The Pyrenees---Southern France

The Pyrenees---Southern France

Wednesday, February 29, 2012

Lucky 13

          Bylines  2013 calendar is almost closed for submissions. If you want to check out the guidelines, go here. It's quite a helpful site. There are even a few examples of the kind of pieces they want. 

This is the 2012 Bylines calendar.

       I sent a submission a month or so ago. I've got another one I'm almost finished with. And since the deadline is tomorrow (at midnight) I am sure I will be up until an unreasonably late hour 10 or so, writing a third.
      They welcome all genres. That means you, Shay, could get your spirits working to compose several submissions. (You might even be able to bring Emily into your piece.)
        Lisa, you're so wonderful at inspiring others. I know you have a submission in you.
        Zandrea, here is your chance.  It's short (300 words, which includes your bio). Send it to me tonight or tomorrow; I'll be glad to help you with it. 
        My WWWP peeps--you better send something off. (Lynn, you could create a "letter" to your inner critic?)
       Marcia, Rebeca, Becky, Donna, Barb, Val and all my other blogging and writing friends...Surrender and submit.
       (And Sylvia Forbes...You might get tired of seeing my emails pop up in the next two days, but at least I'm trying.)

Monday, February 27, 2012

Are You Hooked on Hockey?

        Chicken Soup for the Soul has extended their deadline for hockey stories. That means only one thing: they have not gotten enough marvelous entries to round out their anthology.

      And that means one thing to us as writers: we have a few more days to send  in a submission (or another submission). The deadline is March 4.

      I sent in a submission about being in the locker room with Brett Hull; getting drawn in by his impossibly-blue eyes, I became a cougar--or at least a cougar in my mind. (I hope my submission is not one they have tossed aside as crappy...)

     I did have another story that I had worked on, but it needed major revising. Chicken Soup's extension has prodded me to take the time to work on it, so I can increase my chances...a little.

     Neither of my stories are true hockey stories. I've never been to an entire hockey game--only to one partial game. I imagine there are writers out there who have a hockey story to tell (their son played street hockey or hockey in school) but it's stuck in the crevices of their mind.

    Dig around. Unearth that story. And submit...

Sunday, February 26, 2012

A Bloody Writing Contest

          Saturday Writers' latest writing contest has just opened up. This time, it is a short story murder/mystery/whodunit contest. The word count limit is 2,012 and the entry fee is $5 for members and $7 for nonmembers. If you would like to check out the specific guidelines, go to Saturday Writers.  I would encourage all my blogging friends to send in an entry. Why?  Read on to find out...

        This year our contests are designed for writers to think outside the box. For example, the contest that just closed was a short story romance. I am so far from a romance writer, nor do I read them.

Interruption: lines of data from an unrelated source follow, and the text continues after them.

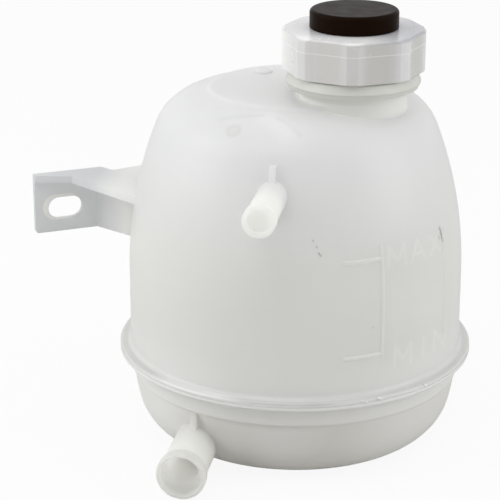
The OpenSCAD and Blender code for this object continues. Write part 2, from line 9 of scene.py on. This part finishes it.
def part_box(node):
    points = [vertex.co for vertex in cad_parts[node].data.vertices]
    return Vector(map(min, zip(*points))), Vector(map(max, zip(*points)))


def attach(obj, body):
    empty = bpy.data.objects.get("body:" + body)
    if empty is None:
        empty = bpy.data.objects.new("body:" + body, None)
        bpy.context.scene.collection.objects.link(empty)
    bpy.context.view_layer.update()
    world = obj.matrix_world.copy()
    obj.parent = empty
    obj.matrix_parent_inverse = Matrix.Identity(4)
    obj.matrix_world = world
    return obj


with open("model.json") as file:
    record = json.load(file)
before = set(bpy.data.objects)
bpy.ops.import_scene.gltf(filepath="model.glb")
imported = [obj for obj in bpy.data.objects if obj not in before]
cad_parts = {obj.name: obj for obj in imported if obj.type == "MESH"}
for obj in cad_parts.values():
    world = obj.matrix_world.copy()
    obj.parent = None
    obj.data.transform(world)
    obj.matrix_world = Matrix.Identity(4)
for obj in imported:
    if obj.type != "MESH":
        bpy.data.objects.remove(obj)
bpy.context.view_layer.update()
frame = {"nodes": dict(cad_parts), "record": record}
MM = 0.001
WHITE = (1.0, 1.0, 1.0, 1.0)

# Sizes of the solids that the pieces below lie on, in millimetres. The side curves in above DOME_Z
BODY_R = 73.5
SIDE_CURVE_R = 177.0
DOME_Z = 75.0
FLANGE_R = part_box("lower_shell")[1].x / MM
WELD_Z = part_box("lower_shell")[1].z / MM

# The neck's axis is the one that the cap turns about
CAP_TURN = next(joint for joint in frame["record"]["behaviour"]["joints"] if joint["name"] == "cap_turn")
NECK = [place / MM for place in CAP_TURN["pos_m"][:2]]

# How far the bracket is turned, and its slot's middle on the plate's front: along, back and height
BRACKET_TURN = math.radians(31)
SLOT = (-87.6, 61.8, 93.0)


def wall_point(angle, z, lift=0.0):
    """Point on the dome's side, angle in degrees from the nozzle's direction, in metres."""
    lean = max(z - DOME_Z, 0.0)
    r = BODY_R - SIDE_CURVE_R + math.sqrt(SIDE_CURVE_R ** 2 - lean ** 2) + lift
    a = math.radians(angle)
    return Vector((r * math.sin(a), -r * math.cos(a), z)) * MM


def bracket_point(along, back, z):
    """Point in the bracket's own frame, along its plate and back through it, in metres."""
    c, s = math.cos(BRACKET_TURN), math.sin(BRACKET_TURN)
    return Vector((along * c - back * s, along * s + back * c, z)) * MM


# Shader nodes

class Nodes:
    """Short ways to add nodes to a material or world."""

    def __init__(self, owner):
        owner.use_nodes = True
        self.tree = owner.node_tree

    def node(self, kind, **settings):
        made = self.tree.nodes.new(kind)
        for key, value in settings.items():
            setattr(made, key, value)
        return made

    def link(self, output, socket):
        self.tree.links.new(output, socket)

    def feed(self, socket, value):
        """Sets a socket to a number or colour, or links it to an output."""
        if isinstance(value, bpy.types.NodeSocket):
            self.link(value, socket)
        else:
            socket.default_value = value

    def math(self, operation, a, b=0.0, clamp=False):
        made = self.node("ShaderNodeMath", operation=operation, use_clamp=clamp)
        self.feed(made.inputs[0], a)
        self.feed(made.inputs[1], b)
        return made.outputs[0]

    def vector(self, operation, a, b=(0.0, 0.0, 0.0)):
        made = self.node("ShaderNodeVectorMath", operation=operation)
        self.feed(made.inputs[0], a)
        self.feed(made.inputs[1], b)
        return made.outputs["Value" if operation in ("DOT_PRODUCT", "LENGTH") else "Vector"]

    def spread(self, value, low, high, to_low=0.0, to_high=1.0):
        """Maps a value from one range to another, and holds it there."""
        made = self.node("ShaderNodeMapRange")
        self.link(value, made.inputs["Value"])
        for name, end in (("From Min", low), ("From Max", high), ("To Min", to_low), ("To Max", to_high)):
            self.feed(made.inputs[name], end)
        return made.outputs["Result"]

    def mix(self, factor, a, b):
        made = self.node("ShaderNodeMix", data_type="RGBA")
        self.feed(made.inputs["Factor"], factor)
        self.feed(made.inputs[6], a)
        self.feed(made.inputs[7], b)
        return made.outputs[2]


class Shader(Nodes):
    """A material with one Principled shader."""

    def __init__(self, name):
        self.material = bpy.data.materials.new(name)
        super().__init__(self.material)
        self.principled = self.tree.nodes["Principled BSDF"]
        self.place = self.node("ShaderNodeTexCoord").outputs["Object"]

    def set(self, **values):
        for name, value in values.items():
            self.feed(self.principled.inputs[name.replace("_", " ")], value)

    def noise(self, scale, detail):
        made = self.node("ShaderNodeTexNoise")
        self.link(self.place, made.inputs["Vector"])
        made.inputs["Scale"].default_value = scale
        made.inputs["Detail"].default_value = detail
        return made.outputs["Fac"]

    def clouds(self, scale, detail, to_low=0.0, to_high=1.0):
        """Noise of which the middle part fills the whole range."""
        return self.spread(self.noise(scale, detail), 0.3, 0.7, to_low, to_high)

    def rounded(self, radius):
        """Normal with edges that look rounded."""
        made = self.node("ShaderNodeBevel", samples=6)
        made.inputs["Radius"].default_value = radius
        return made.outputs["Normal"]

    def bump(self, height, distance, strength, normal=None):
        """Bump from a height, on a normal other than the surface's own where one is given."""
        made = self.node("ShaderNodeBump")
        made.inputs["Strength"].default_value = strength
        made.inputs["Distance"].default_value = distance
        self.link(height, made.inputs["Height"])
        if normal:
            self.link(normal, made.inputs["Normal"])
        self.link(made.outputs["Normal"], self.principled.inputs["Normal"])

    def blend(self, share, other):
        """Ends the material in a mix of its Principled shader and a share of another surface."""
        made = self.node("ShaderNodeMixShader")
        self.feed(made.inputs[0], share)
        self.link(self.principled.outputs[0], made.inputs[1])
        self.link(other, made.inputs[2])
        self.link(made.outputs[0], self.tree.nodes["Material Output"].inputs["Surface"])

    def let_through(self, share, color):
        """Lets a share of the light pass the wall, scattered, as thin milky plastic does."""
        through = self.node("ShaderNodeBsdfTranslucent")
        through.inputs["Color"].default_value = color
        self.blend(share, through.outputs[0])


# Masks

def near_line(shader, start, end, radius, core=0.0):
    """1 within the core of the line between two points, 0 at the radius and beyond."""
    along = end - start
    offset = shader.vector("SUBTRACT", shader.place, tuple(start))
    if along.length:
        passed = shader.vector("DOT_PRODUCT", offset, tuple(along))
        share = shader.math("MULTIPLY", passed, 1 / along.length_squared, clamp=True)
        scaled = shader.node("ShaderNodeVectorMath", operation="SCALE")
        scaled.inputs[0].default_value = tuple(along)
        shader.link(share, scaled.inputs["Scale"])
        offset = shader.vector("SUBTRACT", offset, scaled.outputs["Vector"])
    return shader.spread(shader.vector("LENGTH", offset), core * MM, radius * MM, 1.0, 0.0)


def between(shader, value, span, fade, unit):
    """1 between the two ends of a span, with both ends faded."""
    low, high = span
    rise = shader.spread(value, (low - fade) * unit, (low + fade) * unit)
    fall = shader.spread(value, (high + fade) * unit, (high - fade) * unit)
    return shader.math("MULTIPLY", rise, fall)


def wall_strip(shader, angles, heights, soft_ends, soft=0.2):
    """1 on the side between two angles and two heights. Ends fade over degrees, edges over millimetres."""
    parts = shader.node("ShaderNodeSeparateXYZ")
    shader.link(shader.place, parts.inputs[0])
    toward_nozzle = shader.math("MULTIPLY", parts.outputs["Y"], -1.0)
    turn = shader.math("ARCTAN2", parts.outputs["X"], toward_nozzle)
    along = between(shader, turn, angles, soft_ends, math.radians(1))
    up = between(shader, parts.outputs["Z"], heights, soft, MM)
    return shader.math("MULTIPLY", along, up)


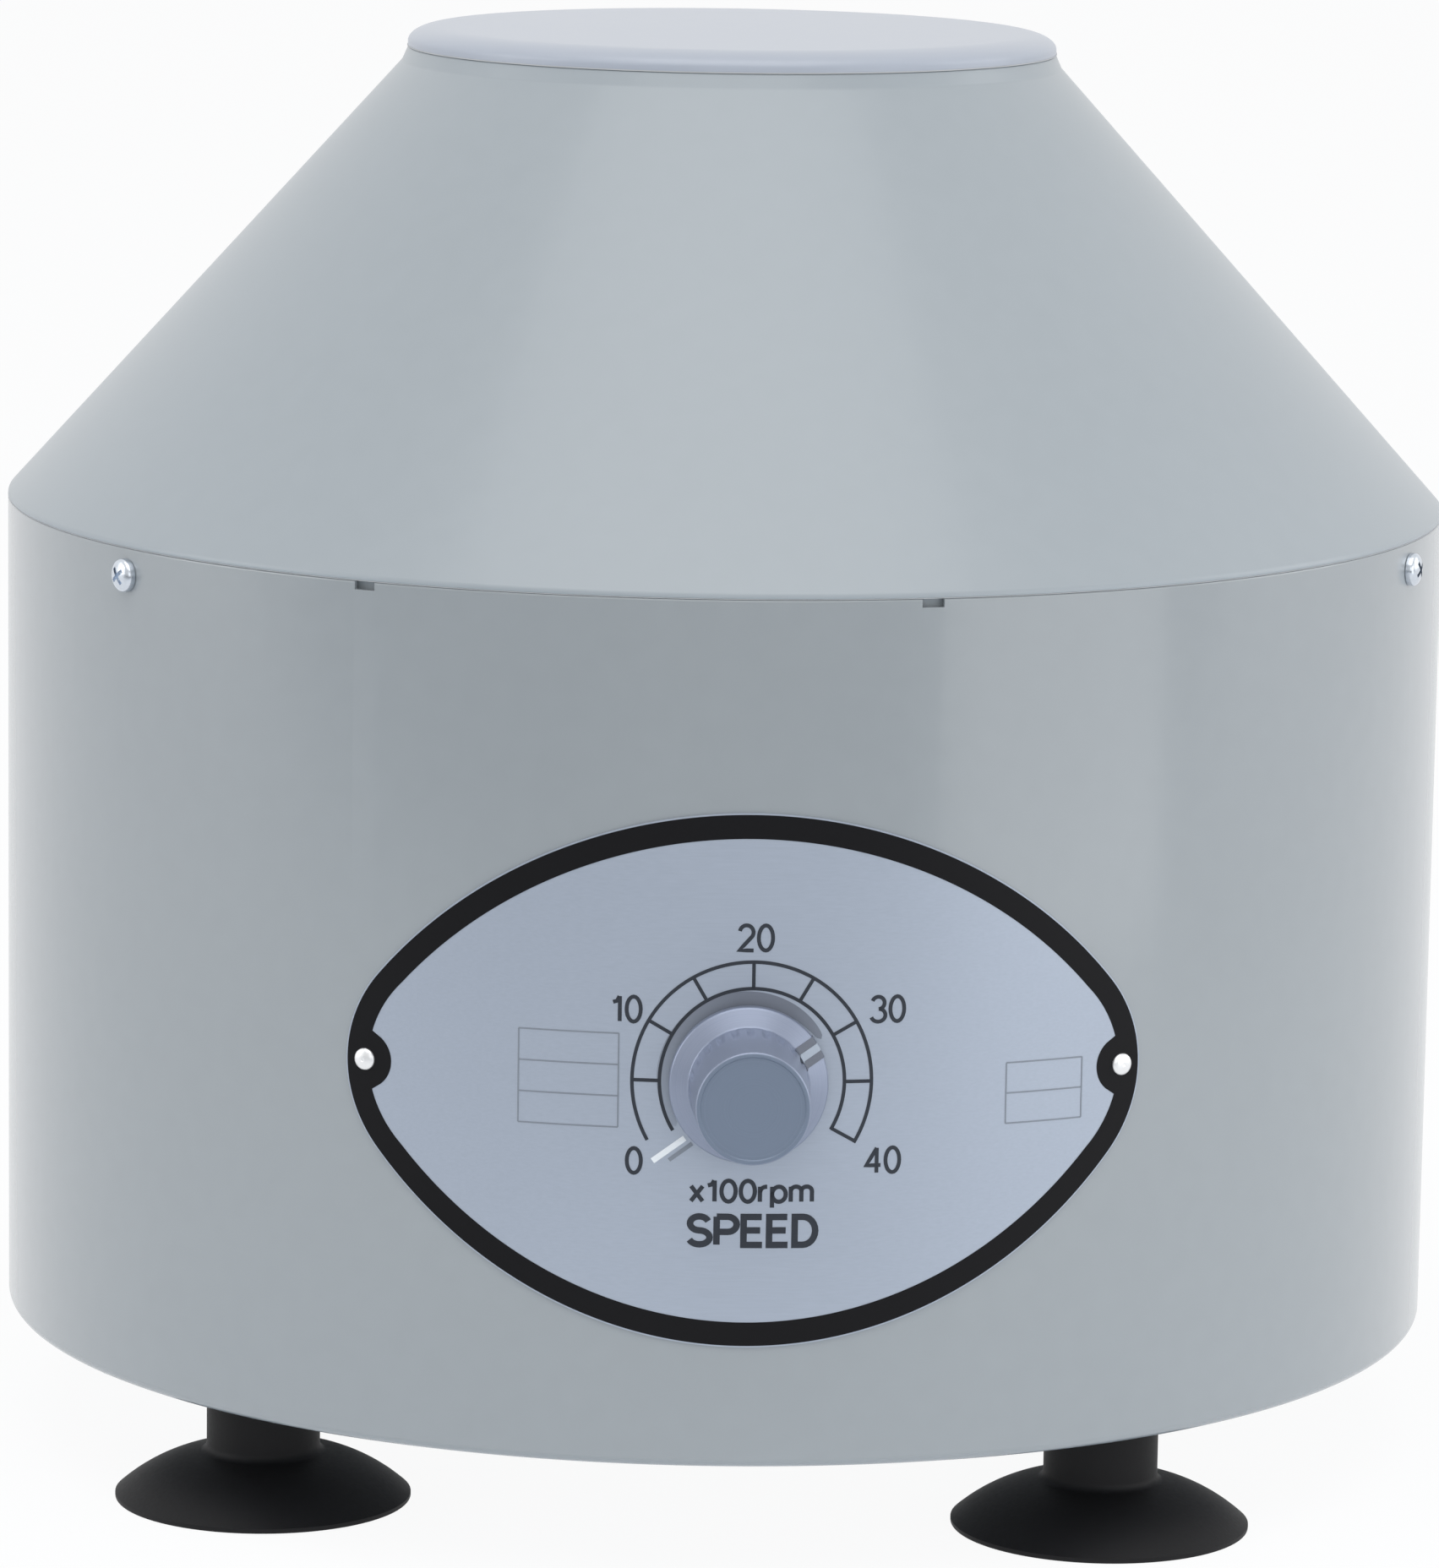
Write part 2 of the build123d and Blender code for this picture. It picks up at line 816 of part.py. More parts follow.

However, some of the "romances" that were highlighted in our January meeting were "Sid and Nancy" and "Twilight." There are no heaving bosoms and no Fabio-like men on the covers of those books. I brought up the movie Fargo when someone got spitting mad and said that "all romances have a happy ending." If I went over the edge and chopped up my husband and put him in a wood chipper, it would indeed be a happy ending...for me.

      I submitted two entries to the romance contest. Neither one involved a man and a woman. Neither one even involved two people. And probably, neither one has a chance of winning.

      So why enter, if I'm fairly certain that I will be deemed a loser? Because one, it got me writing. (Actually, it was more "recycling" but that's beside the point.)  And two, it got me thinking outside my comfort zone.

     At the meeting, a new member leaned forward and asked me, "What kind of outside-the-box ideas are there, besides the 'mystery' of childbirth?" (She's too new to realize I'm the wrong person to ask that kind of question.)

photo by mikaspics
This photo gave me a bunch of new ideas...The "murder" of an apple or a pumpkin...
"Murdering" an expensive piece of meat by roasting it until it's dry as a bone. The
possibilties are endless...

     I replied, "What about the mystery of men? We try to figure out how they work, but are probably just overthinking them. What about the mystery of hair? As we age, on some parts it starts to disappear and on others," (and I gestured toward my "mustache" that needs to be macheted away every month) "it grows more prolifically."  At lunch after the meeting, we spoke of murder by frozen leg of lamb. One of the members--I won't name names, but she has the same name as one of the Brady Bunch daughters--is working on a story involving a knife, and when someone in the works-in-progress group asked, "How big a knife are you talkin' about?" she pulled a knife out of her purse! (She claims she was taking it to get sharpened after the meeting, but I don't know. I think I am going to make sure I don't tick her off from now on.)

       So, check out the contest. The romance contest did not have too many entries, so your chances might be good.